# Exercise aim:
Repeat exactly the lines between and including those that contain "Recreate this object" and "FRONT_Y = -8.0". Output no other line.

# Records for the task:
■ ■ ■ ■ ■ ■ ■

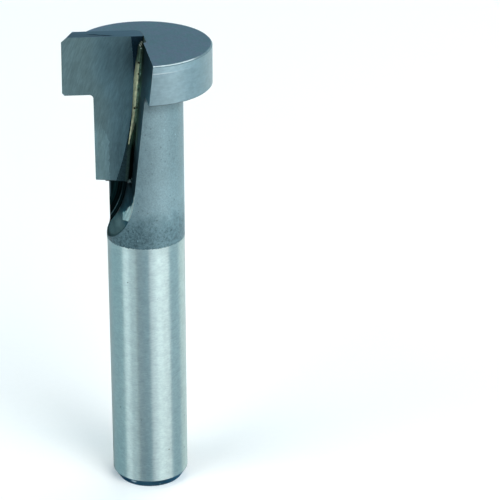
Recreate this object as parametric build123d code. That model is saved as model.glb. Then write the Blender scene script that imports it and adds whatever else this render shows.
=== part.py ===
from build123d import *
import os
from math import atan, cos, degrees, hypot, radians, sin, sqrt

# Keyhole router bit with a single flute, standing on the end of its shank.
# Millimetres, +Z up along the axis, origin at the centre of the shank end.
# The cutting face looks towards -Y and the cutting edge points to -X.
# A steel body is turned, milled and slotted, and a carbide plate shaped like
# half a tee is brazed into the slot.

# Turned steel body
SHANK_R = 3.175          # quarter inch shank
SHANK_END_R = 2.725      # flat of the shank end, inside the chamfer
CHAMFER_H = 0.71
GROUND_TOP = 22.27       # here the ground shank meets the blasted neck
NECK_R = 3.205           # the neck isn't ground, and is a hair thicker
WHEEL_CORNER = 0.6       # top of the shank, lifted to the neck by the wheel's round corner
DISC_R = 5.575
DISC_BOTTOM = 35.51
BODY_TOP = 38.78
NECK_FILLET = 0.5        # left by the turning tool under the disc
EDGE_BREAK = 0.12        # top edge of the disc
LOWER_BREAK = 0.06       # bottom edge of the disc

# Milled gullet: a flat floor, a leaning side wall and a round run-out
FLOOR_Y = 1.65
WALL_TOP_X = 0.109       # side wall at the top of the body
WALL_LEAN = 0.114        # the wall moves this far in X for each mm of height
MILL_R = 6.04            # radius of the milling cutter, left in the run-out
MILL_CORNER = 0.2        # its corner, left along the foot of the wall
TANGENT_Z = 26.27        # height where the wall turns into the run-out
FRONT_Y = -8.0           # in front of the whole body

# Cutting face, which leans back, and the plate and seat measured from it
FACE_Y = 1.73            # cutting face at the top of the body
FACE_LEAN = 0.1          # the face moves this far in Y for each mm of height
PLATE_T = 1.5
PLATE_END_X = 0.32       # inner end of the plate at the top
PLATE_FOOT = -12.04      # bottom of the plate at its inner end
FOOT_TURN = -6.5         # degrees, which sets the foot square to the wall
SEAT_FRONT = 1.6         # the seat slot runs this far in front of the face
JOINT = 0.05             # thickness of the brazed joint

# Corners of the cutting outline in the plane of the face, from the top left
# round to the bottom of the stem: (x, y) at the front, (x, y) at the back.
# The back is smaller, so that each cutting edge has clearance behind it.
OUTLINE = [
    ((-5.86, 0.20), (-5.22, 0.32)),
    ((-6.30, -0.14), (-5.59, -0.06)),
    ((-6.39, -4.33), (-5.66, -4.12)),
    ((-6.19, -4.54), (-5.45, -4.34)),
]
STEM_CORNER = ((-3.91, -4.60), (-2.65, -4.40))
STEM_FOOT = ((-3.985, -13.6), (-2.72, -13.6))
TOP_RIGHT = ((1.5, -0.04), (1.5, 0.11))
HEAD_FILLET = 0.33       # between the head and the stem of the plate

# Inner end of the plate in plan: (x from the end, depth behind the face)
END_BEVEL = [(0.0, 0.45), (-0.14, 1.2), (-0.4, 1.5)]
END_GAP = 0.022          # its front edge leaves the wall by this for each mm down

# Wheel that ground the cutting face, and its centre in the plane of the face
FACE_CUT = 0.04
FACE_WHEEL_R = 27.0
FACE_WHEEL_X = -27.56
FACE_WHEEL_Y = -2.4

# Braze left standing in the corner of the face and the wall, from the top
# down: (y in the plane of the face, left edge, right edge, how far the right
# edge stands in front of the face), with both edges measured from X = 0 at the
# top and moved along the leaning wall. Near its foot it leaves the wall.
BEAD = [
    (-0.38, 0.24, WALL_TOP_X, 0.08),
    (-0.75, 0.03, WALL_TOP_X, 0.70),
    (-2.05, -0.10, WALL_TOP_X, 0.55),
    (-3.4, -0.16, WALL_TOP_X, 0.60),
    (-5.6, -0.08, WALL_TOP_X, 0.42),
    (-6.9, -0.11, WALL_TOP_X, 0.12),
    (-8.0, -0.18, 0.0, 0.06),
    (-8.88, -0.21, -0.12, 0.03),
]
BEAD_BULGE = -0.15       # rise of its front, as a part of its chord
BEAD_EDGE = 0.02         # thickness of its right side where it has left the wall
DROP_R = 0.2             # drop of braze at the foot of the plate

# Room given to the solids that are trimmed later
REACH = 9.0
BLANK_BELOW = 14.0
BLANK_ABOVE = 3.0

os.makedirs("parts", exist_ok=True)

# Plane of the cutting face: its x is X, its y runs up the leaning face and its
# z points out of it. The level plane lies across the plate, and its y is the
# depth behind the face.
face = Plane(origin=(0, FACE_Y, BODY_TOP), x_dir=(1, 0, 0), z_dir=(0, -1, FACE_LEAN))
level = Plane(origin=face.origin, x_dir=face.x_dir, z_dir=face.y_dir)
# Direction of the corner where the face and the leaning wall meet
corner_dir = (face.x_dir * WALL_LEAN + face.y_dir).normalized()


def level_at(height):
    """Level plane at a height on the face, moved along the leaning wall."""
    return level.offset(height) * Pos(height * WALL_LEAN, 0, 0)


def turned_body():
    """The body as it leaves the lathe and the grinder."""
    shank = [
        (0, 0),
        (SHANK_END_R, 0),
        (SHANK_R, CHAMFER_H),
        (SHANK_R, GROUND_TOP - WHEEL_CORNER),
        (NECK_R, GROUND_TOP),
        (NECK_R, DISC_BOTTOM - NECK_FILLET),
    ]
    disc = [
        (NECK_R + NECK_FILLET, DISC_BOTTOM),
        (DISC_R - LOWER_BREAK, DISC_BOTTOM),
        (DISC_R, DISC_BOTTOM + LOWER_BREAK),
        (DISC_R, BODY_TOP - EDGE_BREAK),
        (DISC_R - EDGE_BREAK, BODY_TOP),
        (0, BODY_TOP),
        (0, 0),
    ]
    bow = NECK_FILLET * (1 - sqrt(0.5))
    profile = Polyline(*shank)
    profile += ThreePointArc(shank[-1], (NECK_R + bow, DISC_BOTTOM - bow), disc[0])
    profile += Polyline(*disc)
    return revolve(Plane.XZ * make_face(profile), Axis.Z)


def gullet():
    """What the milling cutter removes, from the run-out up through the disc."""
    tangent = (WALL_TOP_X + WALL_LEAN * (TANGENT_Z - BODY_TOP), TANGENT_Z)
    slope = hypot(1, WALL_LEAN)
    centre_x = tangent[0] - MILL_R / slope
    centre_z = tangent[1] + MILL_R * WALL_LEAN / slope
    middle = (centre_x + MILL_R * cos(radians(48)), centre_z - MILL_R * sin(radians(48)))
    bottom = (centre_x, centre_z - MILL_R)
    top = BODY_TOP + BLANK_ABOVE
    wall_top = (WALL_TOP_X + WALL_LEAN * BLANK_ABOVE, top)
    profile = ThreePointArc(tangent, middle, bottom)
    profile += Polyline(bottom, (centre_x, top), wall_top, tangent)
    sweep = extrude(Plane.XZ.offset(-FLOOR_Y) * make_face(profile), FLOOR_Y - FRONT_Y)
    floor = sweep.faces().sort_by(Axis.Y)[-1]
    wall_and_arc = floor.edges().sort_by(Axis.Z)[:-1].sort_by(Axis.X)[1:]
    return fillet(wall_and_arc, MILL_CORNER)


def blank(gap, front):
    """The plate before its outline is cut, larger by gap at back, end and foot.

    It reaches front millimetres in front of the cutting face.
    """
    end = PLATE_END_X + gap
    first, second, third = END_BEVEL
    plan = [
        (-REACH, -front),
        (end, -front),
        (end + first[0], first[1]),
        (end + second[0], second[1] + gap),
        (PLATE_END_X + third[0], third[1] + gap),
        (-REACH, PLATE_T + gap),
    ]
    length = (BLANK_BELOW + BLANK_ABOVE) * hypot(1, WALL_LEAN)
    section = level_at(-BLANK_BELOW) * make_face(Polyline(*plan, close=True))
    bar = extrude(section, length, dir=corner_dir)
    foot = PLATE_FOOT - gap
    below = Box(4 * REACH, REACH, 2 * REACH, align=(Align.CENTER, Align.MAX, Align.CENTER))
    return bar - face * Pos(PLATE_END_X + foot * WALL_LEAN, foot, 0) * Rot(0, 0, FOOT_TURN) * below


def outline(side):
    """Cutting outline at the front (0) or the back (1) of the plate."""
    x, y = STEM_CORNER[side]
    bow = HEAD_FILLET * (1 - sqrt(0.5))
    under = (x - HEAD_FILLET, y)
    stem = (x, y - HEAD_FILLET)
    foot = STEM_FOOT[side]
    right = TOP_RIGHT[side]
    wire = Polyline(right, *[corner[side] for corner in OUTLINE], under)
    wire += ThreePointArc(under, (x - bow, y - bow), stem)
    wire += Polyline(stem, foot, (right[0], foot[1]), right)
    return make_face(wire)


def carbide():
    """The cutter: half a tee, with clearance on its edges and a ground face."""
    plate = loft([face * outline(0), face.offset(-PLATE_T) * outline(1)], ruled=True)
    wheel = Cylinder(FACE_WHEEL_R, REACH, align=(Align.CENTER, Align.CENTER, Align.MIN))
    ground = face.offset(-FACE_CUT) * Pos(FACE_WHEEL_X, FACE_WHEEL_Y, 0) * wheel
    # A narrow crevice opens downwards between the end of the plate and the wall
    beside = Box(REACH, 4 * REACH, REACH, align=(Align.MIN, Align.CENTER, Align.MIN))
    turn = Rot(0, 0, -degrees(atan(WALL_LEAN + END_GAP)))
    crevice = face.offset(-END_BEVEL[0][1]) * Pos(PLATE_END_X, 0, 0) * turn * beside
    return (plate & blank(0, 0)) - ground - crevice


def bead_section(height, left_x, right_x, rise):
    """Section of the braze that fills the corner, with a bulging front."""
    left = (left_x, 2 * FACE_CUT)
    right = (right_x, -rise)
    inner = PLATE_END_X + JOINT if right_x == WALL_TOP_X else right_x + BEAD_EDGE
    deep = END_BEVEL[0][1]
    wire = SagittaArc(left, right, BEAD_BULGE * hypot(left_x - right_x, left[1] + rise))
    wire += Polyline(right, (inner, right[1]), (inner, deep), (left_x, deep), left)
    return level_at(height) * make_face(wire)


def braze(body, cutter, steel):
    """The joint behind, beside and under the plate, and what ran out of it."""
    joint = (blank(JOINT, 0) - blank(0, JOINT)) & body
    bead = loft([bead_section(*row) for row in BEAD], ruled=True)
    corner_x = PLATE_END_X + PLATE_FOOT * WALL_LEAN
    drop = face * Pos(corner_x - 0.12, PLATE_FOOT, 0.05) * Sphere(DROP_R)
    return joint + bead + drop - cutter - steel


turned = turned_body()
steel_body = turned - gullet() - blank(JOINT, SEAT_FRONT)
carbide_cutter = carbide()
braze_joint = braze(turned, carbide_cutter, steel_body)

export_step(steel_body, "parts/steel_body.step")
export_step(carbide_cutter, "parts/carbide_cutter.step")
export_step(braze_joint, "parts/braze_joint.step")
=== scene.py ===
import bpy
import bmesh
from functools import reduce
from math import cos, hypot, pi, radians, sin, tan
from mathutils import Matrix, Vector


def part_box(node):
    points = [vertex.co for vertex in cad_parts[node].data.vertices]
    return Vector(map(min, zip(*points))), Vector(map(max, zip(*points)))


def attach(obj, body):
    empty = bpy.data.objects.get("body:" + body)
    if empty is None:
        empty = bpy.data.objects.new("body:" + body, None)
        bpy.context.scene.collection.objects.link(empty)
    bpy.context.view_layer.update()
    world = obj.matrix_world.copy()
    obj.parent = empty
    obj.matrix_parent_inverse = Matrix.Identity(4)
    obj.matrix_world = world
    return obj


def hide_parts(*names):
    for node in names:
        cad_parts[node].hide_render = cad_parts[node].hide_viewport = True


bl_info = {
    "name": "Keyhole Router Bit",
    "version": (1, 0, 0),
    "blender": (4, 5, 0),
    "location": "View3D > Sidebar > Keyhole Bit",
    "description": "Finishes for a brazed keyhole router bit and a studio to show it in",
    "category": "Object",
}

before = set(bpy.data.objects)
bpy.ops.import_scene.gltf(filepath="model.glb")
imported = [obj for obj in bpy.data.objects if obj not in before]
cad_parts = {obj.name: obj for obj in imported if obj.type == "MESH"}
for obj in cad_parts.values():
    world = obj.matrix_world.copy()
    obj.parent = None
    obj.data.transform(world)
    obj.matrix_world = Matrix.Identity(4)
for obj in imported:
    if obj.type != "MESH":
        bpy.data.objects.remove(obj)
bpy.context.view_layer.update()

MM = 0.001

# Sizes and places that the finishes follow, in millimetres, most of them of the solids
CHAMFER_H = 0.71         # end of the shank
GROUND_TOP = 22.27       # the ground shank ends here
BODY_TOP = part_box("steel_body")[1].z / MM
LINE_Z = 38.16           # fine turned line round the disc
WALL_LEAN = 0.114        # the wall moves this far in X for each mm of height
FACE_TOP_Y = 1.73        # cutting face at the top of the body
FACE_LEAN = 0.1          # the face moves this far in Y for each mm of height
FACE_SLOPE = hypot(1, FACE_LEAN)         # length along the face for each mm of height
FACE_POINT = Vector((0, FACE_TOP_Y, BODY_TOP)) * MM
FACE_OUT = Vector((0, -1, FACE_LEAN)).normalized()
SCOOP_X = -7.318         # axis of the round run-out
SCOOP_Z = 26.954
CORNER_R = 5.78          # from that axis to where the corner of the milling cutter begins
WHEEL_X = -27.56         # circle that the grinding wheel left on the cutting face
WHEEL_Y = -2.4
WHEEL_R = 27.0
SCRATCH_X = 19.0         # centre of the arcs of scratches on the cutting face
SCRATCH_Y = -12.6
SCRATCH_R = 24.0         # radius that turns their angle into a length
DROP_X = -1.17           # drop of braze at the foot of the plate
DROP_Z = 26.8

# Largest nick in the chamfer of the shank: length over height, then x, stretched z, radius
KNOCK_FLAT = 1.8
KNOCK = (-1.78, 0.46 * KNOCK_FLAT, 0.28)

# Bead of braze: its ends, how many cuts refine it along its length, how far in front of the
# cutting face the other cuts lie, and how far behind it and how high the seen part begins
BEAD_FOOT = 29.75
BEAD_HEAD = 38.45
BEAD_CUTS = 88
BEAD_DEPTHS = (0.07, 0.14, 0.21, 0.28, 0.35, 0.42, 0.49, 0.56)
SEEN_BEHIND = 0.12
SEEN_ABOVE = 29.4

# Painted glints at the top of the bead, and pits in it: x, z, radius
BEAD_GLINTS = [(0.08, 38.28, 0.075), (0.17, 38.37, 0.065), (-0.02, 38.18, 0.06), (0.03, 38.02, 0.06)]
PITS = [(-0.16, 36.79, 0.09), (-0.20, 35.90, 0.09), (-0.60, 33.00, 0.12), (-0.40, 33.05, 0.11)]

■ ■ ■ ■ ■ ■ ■

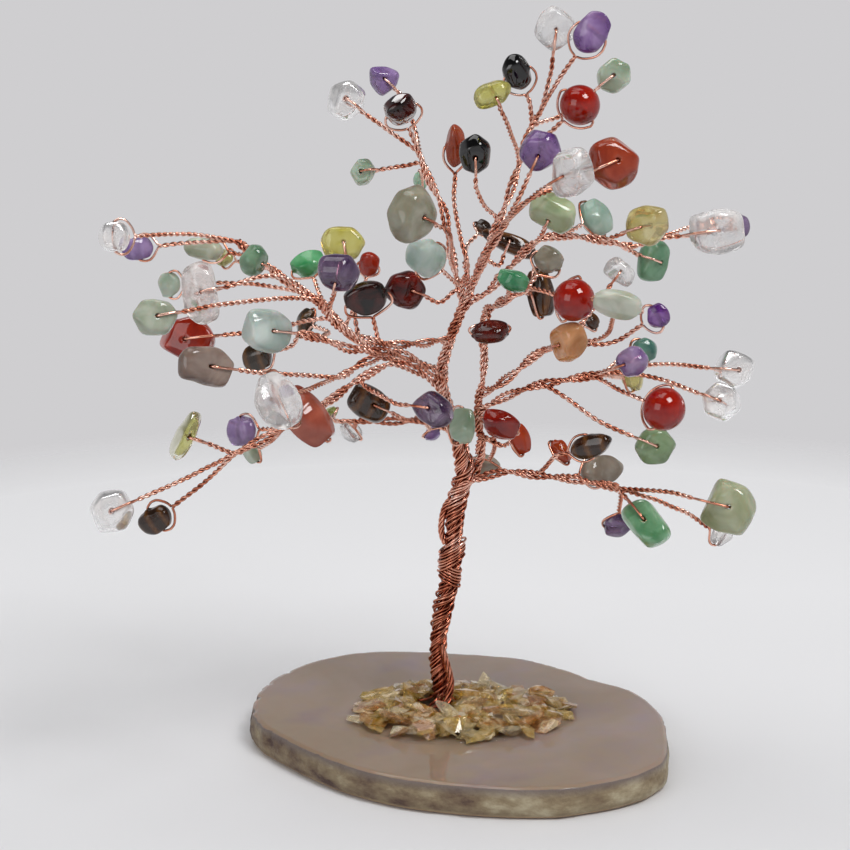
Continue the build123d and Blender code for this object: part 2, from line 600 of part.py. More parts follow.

■ ■ ■ ■ ■ ■ ■

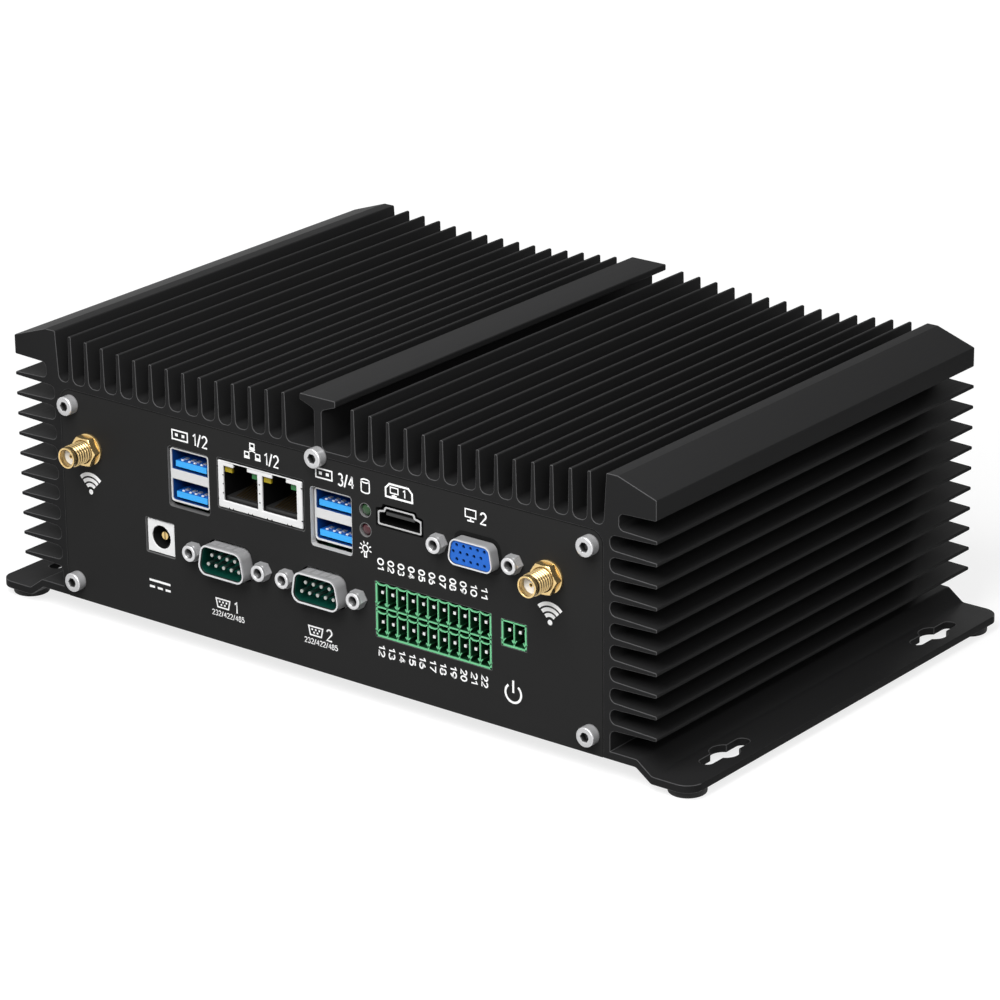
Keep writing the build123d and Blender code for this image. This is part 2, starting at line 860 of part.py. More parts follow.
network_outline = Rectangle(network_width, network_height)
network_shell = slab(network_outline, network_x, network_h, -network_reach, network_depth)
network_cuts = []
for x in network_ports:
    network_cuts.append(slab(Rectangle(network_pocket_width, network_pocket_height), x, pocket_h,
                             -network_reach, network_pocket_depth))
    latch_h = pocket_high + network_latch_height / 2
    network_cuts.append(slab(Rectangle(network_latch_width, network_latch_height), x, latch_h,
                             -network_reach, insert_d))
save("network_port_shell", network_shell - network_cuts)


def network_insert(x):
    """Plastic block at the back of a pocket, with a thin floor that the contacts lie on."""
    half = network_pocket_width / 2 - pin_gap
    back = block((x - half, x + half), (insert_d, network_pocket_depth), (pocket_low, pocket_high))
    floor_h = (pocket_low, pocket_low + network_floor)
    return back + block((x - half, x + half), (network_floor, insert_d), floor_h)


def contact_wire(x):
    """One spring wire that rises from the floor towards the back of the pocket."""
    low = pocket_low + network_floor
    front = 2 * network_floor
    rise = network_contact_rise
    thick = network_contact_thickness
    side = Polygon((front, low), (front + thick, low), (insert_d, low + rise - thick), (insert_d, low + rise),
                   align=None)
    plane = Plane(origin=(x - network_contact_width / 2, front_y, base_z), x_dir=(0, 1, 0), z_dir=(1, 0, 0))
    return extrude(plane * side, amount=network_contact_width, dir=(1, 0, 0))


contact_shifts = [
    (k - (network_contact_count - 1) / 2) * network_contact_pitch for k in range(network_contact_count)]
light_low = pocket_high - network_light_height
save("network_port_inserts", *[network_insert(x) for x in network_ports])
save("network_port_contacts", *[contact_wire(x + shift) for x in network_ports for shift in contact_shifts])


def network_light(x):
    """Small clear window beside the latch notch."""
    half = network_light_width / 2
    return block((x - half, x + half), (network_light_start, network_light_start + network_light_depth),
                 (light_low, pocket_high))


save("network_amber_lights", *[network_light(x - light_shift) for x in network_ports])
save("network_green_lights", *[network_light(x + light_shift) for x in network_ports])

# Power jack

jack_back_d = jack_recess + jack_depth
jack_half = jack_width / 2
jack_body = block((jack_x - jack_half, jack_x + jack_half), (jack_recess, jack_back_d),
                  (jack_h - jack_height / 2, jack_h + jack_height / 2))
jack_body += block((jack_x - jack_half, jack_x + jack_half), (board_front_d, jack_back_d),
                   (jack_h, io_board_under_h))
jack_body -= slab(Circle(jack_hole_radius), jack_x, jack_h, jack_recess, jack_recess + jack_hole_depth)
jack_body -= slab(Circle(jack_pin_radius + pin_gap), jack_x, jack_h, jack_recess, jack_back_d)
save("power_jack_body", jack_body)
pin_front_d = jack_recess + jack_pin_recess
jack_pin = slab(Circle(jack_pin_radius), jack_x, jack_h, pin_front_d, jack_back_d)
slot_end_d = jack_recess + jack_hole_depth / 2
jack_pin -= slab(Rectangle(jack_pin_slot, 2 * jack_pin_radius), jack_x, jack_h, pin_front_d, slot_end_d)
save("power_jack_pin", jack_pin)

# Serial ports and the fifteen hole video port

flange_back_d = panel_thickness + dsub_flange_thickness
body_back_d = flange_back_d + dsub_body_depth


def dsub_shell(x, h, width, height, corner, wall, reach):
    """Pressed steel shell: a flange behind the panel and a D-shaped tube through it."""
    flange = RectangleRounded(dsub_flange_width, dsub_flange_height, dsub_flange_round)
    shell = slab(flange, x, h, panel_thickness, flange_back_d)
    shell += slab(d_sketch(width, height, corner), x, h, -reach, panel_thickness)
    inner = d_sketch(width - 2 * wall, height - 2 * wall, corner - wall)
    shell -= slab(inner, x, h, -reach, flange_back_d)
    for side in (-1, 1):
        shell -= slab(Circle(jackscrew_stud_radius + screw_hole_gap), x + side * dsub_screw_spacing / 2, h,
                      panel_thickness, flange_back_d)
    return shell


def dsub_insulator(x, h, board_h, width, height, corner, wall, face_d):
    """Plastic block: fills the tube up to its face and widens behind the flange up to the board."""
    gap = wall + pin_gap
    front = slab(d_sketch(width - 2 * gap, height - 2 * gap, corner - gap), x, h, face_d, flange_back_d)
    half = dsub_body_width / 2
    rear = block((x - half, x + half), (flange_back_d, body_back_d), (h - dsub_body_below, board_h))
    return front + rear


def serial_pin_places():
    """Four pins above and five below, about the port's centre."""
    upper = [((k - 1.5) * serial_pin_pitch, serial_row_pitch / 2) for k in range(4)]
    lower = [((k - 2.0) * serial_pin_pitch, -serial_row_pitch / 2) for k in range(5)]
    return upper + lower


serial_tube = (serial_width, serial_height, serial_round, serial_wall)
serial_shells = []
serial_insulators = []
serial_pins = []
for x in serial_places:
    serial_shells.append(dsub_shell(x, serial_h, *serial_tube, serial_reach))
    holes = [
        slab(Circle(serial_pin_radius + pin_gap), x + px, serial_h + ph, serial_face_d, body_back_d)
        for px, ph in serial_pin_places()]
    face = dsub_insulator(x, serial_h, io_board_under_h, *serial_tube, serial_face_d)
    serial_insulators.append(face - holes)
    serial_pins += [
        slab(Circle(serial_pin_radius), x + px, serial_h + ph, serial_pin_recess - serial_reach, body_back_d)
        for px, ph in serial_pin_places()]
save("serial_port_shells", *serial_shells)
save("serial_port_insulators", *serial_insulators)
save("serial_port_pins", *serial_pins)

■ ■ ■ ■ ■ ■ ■

# Written solution:
Recreate this object as parametric build123d code. That model is saved as model.glb. Then write the Blender scene script that imports it and adds whatever else this render shows.
=== part.py ===
from build123d import *
import os
from math import atan, cos, degrees, hypot, radians, sin, sqrt

# Keyhole router bit with a single flute, standing on the end of its shank.
# Millimetres, +Z up along the axis, origin at the centre of the shank end.
# The cutting face looks towards -Y and the cutting edge points to -X.
# A steel body is turned, milled and slotted, and a carbide plate shaped like
# half a tee is brazed into the slot.

# Turned steel body
SHANK_R = 3.175          # quarter inch shank
SHANK_END_R = 2.725      # flat of the shank end, inside the chamfer
CHAMFER_H = 0.71
GROUND_TOP = 22.27       # here the ground shank meets the blasted neck
NECK_R = 3.205           # the neck isn't ground, and is a hair thicker
WHEEL_CORNER = 0.6       # top of the shank, lifted to the neck by the wheel's round corner
DISC_R = 5.575
DISC_BOTTOM = 35.51
BODY_TOP = 38.78
NECK_FILLET = 0.5        # left by the turning tool under the disc
EDGE_BREAK = 0.12        # top edge of the disc
LOWER_BREAK = 0.06       # bottom edge of the disc

# Milled gullet: a flat floor, a leaning side wall and a round run-out
FLOOR_Y = 1.65
WALL_TOP_X = 0.109       # side wall at the top of the body
WALL_LEAN = 0.114        # the wall moves this far in X for each mm of height
MILL_R = 6.04            # radius of the milling cutter, left in the run-out
MILL_CORNER = 0.2        # its corner, left along the foot of the wall
TANGENT_Z = 26.27        # height where the wall turns into the run-out
FRONT_Y = -8.0           # in front of the whole body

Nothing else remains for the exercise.